One of the first recognitions is the difference between what I want and what is, and if there is a gap between the two, what do I want / choose to do about it? The truth is, I specifically chose the Jefferson Science Fellowship opportunity as a unique experience to expose me to activity and opportunity that I could not get in my past patterns at Purdue, with a few grad students and departmental responsibilities and a few obligations to the state of Indiana. Those aren’t bad things, but there was a gap that needed to be addressed. (When I return to Purdue, there will be another gap, because for me to return to exactly the set of activities I left this past August would be a waste of this experience, no matter how familiar, or comfortable, or well-prepared I am for them.)
I am seeing this recognition in another context when I think about the experiences of my students. To be here, in Washington DC, is more than anything an experience of learning. And sometimes, learning takes up all of my time: it is one of my primary job tasks. Learning is also a task that takes focus, and discipline, and patience. I’m not just talking about the process of collecting a bunch of facts for later regurgitation, which is what most students think of in the context of taking a class for a grade. I mean a deeper learning, about context and discernment and recognizing what aspect of this pattern is important, and real, and valuable for me to integrate into a larger whole.
Well, that can be a process of life discipline, which then applies to everything. Learning is about noticing how I balance on one leg during morning exercise, or how well I could run through the cold last night to catch the bus or rail, or… how I improve the management of the lab.

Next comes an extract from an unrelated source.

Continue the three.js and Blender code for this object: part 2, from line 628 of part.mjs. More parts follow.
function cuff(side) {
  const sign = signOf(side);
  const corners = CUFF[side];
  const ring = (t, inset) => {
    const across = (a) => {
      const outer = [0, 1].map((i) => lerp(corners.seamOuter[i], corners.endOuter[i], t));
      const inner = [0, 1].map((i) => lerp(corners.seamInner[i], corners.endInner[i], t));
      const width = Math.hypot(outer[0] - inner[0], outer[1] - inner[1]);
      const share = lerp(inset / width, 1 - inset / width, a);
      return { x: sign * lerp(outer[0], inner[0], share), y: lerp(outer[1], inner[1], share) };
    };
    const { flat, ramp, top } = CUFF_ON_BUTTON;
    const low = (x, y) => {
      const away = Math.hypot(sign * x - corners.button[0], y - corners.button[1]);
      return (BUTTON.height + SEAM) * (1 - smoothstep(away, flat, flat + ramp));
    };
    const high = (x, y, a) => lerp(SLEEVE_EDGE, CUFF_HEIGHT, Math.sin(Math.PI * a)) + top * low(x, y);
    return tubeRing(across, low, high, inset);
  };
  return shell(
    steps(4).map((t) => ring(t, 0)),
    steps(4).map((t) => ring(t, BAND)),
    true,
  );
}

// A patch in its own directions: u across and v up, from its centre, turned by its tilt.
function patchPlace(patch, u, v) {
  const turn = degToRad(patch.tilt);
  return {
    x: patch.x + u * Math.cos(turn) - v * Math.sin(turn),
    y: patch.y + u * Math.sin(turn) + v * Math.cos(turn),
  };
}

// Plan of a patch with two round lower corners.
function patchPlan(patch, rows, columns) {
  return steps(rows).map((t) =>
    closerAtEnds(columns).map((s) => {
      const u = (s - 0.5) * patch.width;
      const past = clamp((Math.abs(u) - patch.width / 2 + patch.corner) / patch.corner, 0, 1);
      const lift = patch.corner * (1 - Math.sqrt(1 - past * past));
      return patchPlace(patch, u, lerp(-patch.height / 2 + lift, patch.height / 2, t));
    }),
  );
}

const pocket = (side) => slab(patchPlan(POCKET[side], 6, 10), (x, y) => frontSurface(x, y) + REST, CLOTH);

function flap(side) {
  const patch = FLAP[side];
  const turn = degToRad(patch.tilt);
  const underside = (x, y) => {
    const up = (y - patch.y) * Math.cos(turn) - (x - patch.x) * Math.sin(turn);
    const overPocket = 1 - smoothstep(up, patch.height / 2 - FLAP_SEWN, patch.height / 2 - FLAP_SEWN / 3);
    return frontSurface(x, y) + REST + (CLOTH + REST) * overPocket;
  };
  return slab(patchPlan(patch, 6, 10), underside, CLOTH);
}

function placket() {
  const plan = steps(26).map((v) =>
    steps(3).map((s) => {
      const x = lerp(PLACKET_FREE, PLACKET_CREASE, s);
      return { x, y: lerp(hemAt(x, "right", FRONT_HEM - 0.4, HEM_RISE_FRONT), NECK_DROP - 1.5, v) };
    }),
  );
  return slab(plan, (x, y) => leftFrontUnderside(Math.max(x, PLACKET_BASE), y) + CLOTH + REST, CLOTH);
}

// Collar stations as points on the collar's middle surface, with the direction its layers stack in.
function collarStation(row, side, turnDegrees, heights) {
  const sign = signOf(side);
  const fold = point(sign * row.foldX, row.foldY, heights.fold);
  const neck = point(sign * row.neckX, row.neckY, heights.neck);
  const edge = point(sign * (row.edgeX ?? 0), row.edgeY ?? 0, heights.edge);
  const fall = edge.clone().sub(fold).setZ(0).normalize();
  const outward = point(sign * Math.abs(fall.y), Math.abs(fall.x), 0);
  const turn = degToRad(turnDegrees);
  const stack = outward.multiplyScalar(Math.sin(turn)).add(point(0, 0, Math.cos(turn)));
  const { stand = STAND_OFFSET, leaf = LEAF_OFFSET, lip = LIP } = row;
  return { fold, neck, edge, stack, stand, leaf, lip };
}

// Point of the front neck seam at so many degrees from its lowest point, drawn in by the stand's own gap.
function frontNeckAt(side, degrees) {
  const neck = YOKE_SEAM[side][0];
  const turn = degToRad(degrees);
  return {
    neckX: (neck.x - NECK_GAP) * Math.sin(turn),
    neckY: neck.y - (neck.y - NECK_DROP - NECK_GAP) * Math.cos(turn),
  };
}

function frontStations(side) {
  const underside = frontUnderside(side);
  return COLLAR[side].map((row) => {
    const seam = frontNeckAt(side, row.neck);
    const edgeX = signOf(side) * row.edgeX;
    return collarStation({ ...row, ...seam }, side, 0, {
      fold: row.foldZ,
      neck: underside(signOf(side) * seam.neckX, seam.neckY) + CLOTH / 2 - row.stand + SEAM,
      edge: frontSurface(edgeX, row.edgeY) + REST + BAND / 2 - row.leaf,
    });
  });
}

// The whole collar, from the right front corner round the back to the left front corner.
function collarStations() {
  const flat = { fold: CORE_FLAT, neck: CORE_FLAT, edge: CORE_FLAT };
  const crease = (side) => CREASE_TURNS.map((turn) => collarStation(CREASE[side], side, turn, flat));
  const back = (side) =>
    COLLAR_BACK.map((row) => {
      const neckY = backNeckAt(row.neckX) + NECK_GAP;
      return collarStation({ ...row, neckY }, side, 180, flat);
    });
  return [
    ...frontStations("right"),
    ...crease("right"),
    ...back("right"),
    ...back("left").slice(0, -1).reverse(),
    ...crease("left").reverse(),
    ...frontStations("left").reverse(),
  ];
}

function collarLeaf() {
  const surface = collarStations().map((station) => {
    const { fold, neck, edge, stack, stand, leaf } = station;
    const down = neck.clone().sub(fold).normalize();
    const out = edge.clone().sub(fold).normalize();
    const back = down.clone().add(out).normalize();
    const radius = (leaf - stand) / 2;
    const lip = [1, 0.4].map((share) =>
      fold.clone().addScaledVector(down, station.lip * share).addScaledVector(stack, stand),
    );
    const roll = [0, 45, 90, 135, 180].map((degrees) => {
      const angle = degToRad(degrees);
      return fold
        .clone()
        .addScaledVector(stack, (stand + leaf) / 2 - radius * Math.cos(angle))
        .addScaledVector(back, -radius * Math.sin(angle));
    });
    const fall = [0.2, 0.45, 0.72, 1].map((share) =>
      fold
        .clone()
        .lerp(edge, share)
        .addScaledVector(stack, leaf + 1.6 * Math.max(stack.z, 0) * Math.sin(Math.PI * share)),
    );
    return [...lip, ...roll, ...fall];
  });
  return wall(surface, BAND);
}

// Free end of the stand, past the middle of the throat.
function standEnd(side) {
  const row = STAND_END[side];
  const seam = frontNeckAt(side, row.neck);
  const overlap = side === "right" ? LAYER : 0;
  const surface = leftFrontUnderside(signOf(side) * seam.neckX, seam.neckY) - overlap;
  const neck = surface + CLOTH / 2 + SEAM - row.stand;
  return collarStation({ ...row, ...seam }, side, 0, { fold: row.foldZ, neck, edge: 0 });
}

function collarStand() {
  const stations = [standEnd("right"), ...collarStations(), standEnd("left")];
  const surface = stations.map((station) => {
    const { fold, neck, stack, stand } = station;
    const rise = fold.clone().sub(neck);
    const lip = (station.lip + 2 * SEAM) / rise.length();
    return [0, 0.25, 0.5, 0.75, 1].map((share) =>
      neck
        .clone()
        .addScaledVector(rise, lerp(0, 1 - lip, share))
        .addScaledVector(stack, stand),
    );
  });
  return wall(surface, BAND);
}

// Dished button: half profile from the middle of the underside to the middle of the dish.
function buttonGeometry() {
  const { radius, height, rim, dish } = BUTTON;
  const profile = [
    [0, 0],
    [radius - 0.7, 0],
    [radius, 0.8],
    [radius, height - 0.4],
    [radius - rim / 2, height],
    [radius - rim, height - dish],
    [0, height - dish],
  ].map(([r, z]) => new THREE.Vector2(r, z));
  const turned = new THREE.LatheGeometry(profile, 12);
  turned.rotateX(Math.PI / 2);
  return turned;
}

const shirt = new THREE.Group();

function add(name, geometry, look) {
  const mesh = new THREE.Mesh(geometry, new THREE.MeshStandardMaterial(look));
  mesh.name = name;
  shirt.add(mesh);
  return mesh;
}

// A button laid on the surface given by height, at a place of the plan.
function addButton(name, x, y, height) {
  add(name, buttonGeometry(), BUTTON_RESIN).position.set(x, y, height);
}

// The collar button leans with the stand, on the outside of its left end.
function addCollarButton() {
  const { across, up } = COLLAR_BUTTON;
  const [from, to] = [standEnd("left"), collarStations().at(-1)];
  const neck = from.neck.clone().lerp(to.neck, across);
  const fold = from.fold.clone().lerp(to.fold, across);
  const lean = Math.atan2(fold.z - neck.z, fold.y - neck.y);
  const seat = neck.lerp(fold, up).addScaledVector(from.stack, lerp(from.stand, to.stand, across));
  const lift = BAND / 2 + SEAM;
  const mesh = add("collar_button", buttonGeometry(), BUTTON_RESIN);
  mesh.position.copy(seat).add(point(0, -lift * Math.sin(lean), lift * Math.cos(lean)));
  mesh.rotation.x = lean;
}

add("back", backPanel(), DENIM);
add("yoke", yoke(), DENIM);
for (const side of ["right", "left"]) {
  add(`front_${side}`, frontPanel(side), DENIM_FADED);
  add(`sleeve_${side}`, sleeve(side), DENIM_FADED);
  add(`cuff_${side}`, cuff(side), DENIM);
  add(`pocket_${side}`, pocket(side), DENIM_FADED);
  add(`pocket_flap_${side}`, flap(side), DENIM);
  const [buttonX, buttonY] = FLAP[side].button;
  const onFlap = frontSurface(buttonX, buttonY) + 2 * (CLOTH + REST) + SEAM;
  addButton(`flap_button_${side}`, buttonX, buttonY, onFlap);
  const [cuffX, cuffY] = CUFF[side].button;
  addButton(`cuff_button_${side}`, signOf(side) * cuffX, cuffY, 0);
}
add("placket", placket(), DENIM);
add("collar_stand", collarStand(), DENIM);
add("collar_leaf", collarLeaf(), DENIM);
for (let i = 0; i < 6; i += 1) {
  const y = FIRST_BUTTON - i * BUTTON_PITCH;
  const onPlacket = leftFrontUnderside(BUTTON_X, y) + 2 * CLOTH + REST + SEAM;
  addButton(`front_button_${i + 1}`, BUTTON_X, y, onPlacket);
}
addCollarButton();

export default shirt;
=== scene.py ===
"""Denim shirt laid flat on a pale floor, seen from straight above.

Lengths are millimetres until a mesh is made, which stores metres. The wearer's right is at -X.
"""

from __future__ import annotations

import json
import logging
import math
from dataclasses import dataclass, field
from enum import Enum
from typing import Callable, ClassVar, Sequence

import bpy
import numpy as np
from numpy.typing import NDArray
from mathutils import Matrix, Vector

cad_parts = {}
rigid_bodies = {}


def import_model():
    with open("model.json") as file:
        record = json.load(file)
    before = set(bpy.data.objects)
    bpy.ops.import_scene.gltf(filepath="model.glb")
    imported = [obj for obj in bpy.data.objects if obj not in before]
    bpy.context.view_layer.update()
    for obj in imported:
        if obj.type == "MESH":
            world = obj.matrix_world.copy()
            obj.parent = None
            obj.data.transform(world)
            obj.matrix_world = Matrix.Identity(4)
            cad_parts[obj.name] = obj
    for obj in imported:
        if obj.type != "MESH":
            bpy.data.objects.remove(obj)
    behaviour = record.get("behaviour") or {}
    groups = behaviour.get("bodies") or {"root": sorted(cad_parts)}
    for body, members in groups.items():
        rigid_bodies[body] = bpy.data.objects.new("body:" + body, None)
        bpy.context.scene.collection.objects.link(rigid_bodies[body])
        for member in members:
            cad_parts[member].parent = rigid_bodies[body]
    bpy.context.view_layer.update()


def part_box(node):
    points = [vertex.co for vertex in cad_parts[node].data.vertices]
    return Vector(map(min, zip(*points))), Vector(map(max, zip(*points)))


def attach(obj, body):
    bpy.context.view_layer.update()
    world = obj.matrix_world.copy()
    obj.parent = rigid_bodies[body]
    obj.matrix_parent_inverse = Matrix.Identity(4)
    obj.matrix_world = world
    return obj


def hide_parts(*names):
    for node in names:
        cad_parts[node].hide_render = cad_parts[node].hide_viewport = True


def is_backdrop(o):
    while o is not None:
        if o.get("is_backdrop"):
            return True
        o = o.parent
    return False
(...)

It’s often been suggested that I have a casual approach to managing the lab. Actually, this is not true. I could insist on clocked hours, minimum amounts of in-person time in the lab, weekly reports, and any number of other rules. Some people actually have de-selected the lab because I don’t have lots of those rules. As I experience this year as an immersion in this bureaucracy, I recognize that it’s not that students don’t learn anything if I impose such rules; however, it’s clear that they can easily learn the wrong things. Did you reflect on the task, or simply put in the time? Did you embrace the difficulty as a form of instruction, or simply as a burden? Do you examine the situation as a system with gaps in design or execution of objective functions, or just complain about how “they” don’t care about (fill in the blank with whatever you feel is important from your local perspective)? Do you even think about what the various objective functions are?

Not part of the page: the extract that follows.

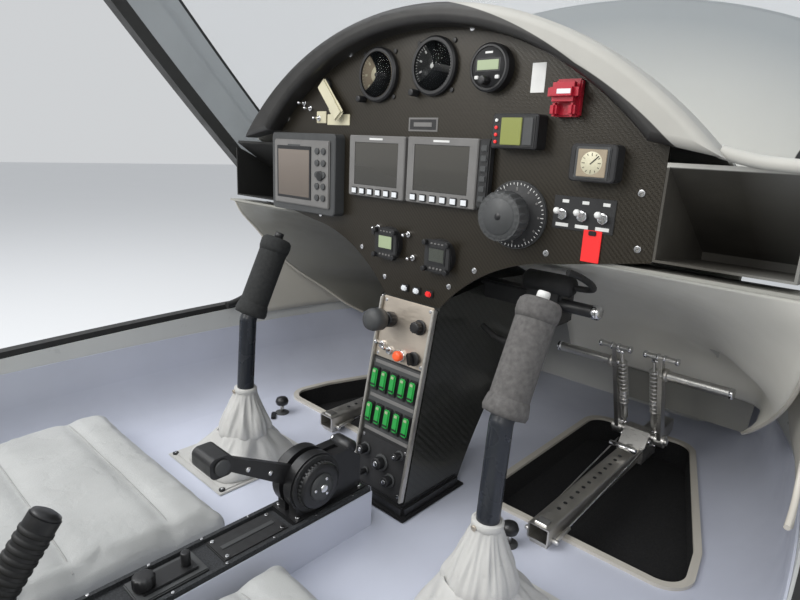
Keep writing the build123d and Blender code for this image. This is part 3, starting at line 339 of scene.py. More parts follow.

As a result, I now have a much deeper appreciation of what choices are being made when one of the members of the lab considers taking on a full time job at various stages of her/his graduate professional progression. These are not trivial decisions, and there are various reasons why someone may need to choose to work at a job during one’s graduate career. And I’m not casual in my feelings about this. But I need the student to learn the right lessons, and I have learned (with both students, and children, and other organizational participants) that the right lesson comes from a well-designed combination of the teacher, the student, and the lesson (there is an interesting book on this called The Seven Laws of Teaching, originally published in 1884. Read widely, question deeply.)
One of the lessons is that getting a PhD is about learning to think about questions, and developing answers, that others have not done so. If you can’t work your way all the way through your own dissertation topic and method and analysis and interpretation, you really don’t deserve the PhD. Yes, your advisor can help you, but if you need your advisor to give you all of the steps, then it’s not your PhD. (Thanks, I already have my own, and I don’t feel the need for another.) Another lesson is that very few people outside of academia, or those who do not have a PhD already, really understand what that first lesson is about. There is just a different way of thinking and working going on. Not bad, not good, just different. So, if you’re used to approaching the world with one set of priorities and tools, and you move to another place where people don’t approach the world that way, you’re going to have to shift back and forth… and most people don’t shift back and forth among ways of thinking that well.
On the other hand, given how much I think about rules and lessons and managing and studying humans for a living, if there is a rule or insight or lesson I try to share, it’s usually not just for the sake of the rule. (See above.) That’s not casual either. If there is a disagreement between myself and a student on a dissertation topic, or methodological approach, or insight available from a course, there is a possibility that the student is right and is operating based on information not available to me. (In other words, they are good and working in an alternative domain.) However, one observation of learning the right vs. wrong lesson is when I see students trying to fulfill the letter of a rule, but miss the spirit; or try to avoid the rule because it’s not ideal or fun or convenient (or “fair”?); or argue with me about how my accumulated experience is not relevant for a particular case. Again, there may be reasons why any of those is correct. But, to be honest, that’s not likely, and what concerns me more is, what lesson is the student learning or trying to execute?
So, as I move forward through 2017, there are lots more lessons to learn, and quite a few gaps to examine and determine how I might want to resolve them. I admit that I am nowhere near content with my resolution of how to perform both Purdue vs J Desk jobs ideally. (One lesson is, I really want to do this J Desk job really well, because that is the priority and opportunity available to, and surrounding, me now. I care about the Purdue version / job, but it’s hard for me to do that full time too, and still care for my health and sleep and eat properly. So it slips in priority right now… but I know that’s only for a year, not for an indefinite shift as a career. That’s a lesson also for the students.)
Lessons are, in fact, about resolving gaps—not just gaps of factual knowledge, but gaps of how experience can affect interaction with the world. I continue to explore how to find the right gaps, and resolve them in good and effective ways, to solve the right problems. That’s a fairly comforting and happy thought for me as an engineer. And although we didn’t get as much snow as I might have hoped, I can improve my recognition of what gaps were most important for me to close today.